- [DESCRIPTION OF THE TASK] Begin at the line containing "Write part 4" in the entries below and end at the line containing "# places along"; transcribe that range exactly and nothing outside it.

-- BEGIN EXERCISE DATA --

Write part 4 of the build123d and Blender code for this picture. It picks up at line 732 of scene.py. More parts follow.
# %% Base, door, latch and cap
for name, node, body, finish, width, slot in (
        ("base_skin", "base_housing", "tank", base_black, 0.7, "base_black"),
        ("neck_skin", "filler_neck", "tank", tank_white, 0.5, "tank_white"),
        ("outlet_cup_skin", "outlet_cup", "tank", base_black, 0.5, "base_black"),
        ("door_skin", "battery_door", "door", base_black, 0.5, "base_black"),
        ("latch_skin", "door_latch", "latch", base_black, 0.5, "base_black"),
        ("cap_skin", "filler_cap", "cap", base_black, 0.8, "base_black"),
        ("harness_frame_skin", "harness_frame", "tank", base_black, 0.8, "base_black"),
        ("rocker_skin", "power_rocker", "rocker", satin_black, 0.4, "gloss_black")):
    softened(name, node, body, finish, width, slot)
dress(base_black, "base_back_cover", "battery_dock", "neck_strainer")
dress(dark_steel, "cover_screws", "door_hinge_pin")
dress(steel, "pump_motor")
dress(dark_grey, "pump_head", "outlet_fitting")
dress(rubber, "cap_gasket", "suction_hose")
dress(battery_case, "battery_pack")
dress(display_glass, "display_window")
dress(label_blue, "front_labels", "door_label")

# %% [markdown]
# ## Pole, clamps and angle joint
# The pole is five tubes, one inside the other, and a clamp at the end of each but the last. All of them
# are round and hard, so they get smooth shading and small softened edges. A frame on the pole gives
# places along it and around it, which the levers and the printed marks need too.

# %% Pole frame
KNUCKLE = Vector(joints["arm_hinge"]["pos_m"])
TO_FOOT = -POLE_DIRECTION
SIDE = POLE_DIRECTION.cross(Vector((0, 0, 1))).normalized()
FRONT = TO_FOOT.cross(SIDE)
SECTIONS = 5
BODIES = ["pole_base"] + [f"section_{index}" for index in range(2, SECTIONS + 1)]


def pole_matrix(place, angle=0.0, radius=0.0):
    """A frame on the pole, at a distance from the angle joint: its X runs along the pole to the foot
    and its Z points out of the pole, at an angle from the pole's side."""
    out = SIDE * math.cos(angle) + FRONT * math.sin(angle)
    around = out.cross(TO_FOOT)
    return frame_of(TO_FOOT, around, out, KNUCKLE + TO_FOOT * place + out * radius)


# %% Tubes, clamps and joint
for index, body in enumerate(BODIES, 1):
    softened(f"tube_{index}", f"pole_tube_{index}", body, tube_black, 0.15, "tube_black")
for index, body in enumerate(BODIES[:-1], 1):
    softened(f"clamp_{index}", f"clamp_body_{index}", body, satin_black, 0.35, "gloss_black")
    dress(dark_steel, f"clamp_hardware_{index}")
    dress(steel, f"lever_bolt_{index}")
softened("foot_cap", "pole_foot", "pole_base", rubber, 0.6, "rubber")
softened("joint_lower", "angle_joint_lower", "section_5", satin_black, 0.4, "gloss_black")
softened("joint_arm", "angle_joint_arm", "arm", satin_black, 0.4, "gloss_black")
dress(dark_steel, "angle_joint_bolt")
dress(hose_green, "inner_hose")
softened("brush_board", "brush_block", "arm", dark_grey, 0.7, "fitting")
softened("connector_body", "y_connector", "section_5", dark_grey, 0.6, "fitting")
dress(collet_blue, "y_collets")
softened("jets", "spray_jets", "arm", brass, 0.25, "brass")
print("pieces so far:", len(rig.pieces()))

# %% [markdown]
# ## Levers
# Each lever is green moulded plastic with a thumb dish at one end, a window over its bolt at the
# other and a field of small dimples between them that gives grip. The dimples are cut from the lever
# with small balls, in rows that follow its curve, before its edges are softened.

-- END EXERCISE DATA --
-- BEGIN EXERCISE DATA --

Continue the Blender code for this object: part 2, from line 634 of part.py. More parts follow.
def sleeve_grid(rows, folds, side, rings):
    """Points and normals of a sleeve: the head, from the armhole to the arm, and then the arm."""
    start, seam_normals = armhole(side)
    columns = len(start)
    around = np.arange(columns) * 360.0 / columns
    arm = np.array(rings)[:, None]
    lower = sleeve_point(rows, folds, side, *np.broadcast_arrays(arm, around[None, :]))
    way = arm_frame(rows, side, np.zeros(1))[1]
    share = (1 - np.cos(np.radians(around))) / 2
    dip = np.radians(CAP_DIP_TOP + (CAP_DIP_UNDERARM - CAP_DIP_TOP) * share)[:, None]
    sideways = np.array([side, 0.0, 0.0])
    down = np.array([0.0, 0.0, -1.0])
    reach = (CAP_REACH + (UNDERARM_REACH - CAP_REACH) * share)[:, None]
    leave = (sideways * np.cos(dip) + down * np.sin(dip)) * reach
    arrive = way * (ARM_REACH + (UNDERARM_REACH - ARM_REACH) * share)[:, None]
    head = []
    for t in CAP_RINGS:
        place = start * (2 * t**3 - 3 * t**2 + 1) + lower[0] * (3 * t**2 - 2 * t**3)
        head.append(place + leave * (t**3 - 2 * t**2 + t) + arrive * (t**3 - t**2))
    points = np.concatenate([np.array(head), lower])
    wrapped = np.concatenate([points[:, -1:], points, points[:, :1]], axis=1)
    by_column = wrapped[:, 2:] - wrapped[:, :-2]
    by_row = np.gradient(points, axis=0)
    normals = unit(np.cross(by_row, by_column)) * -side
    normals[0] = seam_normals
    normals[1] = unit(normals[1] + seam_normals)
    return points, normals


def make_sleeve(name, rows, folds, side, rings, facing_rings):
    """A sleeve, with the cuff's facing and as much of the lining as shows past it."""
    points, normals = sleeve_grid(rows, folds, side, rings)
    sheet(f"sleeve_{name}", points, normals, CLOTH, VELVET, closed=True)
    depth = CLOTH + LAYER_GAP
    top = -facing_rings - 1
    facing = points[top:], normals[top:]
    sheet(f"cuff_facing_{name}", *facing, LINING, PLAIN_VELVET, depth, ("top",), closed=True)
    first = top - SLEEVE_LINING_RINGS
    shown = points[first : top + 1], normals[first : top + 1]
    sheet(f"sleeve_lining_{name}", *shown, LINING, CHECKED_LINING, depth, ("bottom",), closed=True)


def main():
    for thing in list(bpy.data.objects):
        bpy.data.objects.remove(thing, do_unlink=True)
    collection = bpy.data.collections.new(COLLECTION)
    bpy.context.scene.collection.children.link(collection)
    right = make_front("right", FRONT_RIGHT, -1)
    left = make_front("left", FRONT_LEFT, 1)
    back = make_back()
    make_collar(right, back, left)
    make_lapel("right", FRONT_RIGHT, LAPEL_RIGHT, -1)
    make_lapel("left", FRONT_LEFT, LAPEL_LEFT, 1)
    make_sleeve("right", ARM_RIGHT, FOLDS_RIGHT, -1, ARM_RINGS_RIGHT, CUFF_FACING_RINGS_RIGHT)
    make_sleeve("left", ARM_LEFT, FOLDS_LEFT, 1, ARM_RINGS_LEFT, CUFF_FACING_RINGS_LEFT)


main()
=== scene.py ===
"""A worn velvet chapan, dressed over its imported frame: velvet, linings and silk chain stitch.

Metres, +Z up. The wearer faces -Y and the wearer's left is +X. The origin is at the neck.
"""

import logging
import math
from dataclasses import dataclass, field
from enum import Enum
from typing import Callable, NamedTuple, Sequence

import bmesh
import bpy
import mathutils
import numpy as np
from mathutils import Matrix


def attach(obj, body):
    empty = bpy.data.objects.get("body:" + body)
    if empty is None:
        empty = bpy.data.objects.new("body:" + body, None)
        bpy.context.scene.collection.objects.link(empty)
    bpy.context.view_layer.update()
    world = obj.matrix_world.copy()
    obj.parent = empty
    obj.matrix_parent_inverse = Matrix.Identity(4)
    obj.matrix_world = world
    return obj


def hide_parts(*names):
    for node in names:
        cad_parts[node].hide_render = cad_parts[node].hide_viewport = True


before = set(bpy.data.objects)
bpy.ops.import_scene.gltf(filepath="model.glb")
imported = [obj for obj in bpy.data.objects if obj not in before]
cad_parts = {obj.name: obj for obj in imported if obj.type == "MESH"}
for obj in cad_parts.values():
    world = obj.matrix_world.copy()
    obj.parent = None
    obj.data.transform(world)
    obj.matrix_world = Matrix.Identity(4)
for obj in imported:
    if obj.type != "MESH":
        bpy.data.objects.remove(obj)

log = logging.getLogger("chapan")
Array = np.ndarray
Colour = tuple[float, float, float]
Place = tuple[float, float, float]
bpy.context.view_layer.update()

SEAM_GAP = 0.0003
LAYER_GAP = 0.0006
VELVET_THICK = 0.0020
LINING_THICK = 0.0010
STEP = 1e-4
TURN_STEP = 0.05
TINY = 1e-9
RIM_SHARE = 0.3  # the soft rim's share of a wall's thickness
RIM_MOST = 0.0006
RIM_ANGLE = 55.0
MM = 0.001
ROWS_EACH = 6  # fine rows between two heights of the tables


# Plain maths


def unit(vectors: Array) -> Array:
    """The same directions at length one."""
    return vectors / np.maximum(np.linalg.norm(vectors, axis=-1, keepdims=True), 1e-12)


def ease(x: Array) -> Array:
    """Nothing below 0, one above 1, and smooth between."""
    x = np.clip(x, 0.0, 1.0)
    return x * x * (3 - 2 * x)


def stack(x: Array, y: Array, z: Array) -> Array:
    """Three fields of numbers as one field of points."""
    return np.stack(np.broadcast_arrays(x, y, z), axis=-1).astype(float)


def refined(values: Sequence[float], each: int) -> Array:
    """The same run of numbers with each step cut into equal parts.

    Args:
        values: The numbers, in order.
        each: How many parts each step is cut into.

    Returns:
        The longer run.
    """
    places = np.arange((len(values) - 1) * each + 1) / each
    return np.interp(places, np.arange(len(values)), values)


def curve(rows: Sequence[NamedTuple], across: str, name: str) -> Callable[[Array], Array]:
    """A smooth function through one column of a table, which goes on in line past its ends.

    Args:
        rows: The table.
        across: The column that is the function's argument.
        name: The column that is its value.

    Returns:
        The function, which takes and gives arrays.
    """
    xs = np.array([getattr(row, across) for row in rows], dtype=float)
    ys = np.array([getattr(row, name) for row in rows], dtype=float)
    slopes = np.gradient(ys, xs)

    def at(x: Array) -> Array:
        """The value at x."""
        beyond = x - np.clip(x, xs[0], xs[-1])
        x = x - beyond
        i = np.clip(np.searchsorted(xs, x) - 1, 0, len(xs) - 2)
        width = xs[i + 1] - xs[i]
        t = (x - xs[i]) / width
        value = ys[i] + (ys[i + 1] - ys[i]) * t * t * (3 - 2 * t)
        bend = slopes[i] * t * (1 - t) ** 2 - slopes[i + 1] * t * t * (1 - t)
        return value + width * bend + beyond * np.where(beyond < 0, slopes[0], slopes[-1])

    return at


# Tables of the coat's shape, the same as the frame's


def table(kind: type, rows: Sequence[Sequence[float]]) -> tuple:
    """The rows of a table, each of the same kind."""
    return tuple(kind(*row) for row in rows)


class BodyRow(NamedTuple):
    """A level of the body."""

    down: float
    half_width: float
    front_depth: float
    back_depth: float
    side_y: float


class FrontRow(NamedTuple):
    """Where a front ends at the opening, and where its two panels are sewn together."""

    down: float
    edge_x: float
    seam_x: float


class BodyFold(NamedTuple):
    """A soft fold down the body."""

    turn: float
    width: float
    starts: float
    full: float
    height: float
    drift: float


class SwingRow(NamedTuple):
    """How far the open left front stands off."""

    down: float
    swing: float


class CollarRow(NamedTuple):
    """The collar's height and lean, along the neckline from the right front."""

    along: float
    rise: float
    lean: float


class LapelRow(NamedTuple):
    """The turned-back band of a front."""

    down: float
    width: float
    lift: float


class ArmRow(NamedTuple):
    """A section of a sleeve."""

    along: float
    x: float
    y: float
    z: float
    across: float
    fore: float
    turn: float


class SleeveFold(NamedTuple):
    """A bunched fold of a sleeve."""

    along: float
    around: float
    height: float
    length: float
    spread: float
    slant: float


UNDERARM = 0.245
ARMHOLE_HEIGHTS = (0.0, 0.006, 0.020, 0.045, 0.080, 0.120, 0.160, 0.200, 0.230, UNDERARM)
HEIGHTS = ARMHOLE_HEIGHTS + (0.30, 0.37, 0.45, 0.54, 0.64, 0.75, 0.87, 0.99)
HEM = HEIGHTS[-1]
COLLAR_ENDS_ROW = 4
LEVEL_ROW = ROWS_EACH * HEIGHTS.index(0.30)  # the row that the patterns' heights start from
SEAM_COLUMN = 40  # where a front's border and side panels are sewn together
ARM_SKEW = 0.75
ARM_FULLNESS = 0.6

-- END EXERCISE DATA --

- [EXPECTED ANSWER]
Write part 4 of the build123d and Blender code for this picture. It picks up at line 732 of scene.py. More parts follow.
# %% Base, door, latch and cap
for name, node, body, finish, width, slot in (
        ("base_skin", "base_housing", "tank", base_black, 0.7, "base_black"),
        ("neck_skin", "filler_neck", "tank", tank_white, 0.5, "tank_white"),
        ("outlet_cup_skin", "outlet_cup", "tank", base_black, 0.5, "base_black"),
        ("door_skin", "battery_door", "door", base_black, 0.5, "base_black"),
        ("latch_skin", "door_latch", "latch", base_black, 0.5, "base_black"),
        ("cap_skin", "filler_cap", "cap", base_black, 0.8, "base_black"),
        ("harness_frame_skin", "harness_frame", "tank", base_black, 0.8, "base_black"),
        ("rocker_skin", "power_rocker", "rocker", satin_black, 0.4, "gloss_black")):
    softened(name, node, body, finish, width, slot)
dress(base_black, "base_back_cover", "battery_dock", "neck_strainer")
dress(dark_steel, "cover_screws", "door_hinge_pin")
dress(steel, "pump_motor")
dress(dark_grey, "pump_head", "outlet_fitting")
dress(rubber, "cap_gasket", "suction_hose")
dress(battery_case, "battery_pack")
dress(display_glass, "display_window")
dress(label_blue, "front_labels", "door_label")

# %% [markdown]
# ## Pole, clamps and angle joint
# The pole is five tubes, one inside the other, and a clamp at the end of each but the last. All of them
# are round and hard, so they get smooth shading and small softened edges. A frame on the pole gives
# places along it and around it, which the levers and the printed marks need too.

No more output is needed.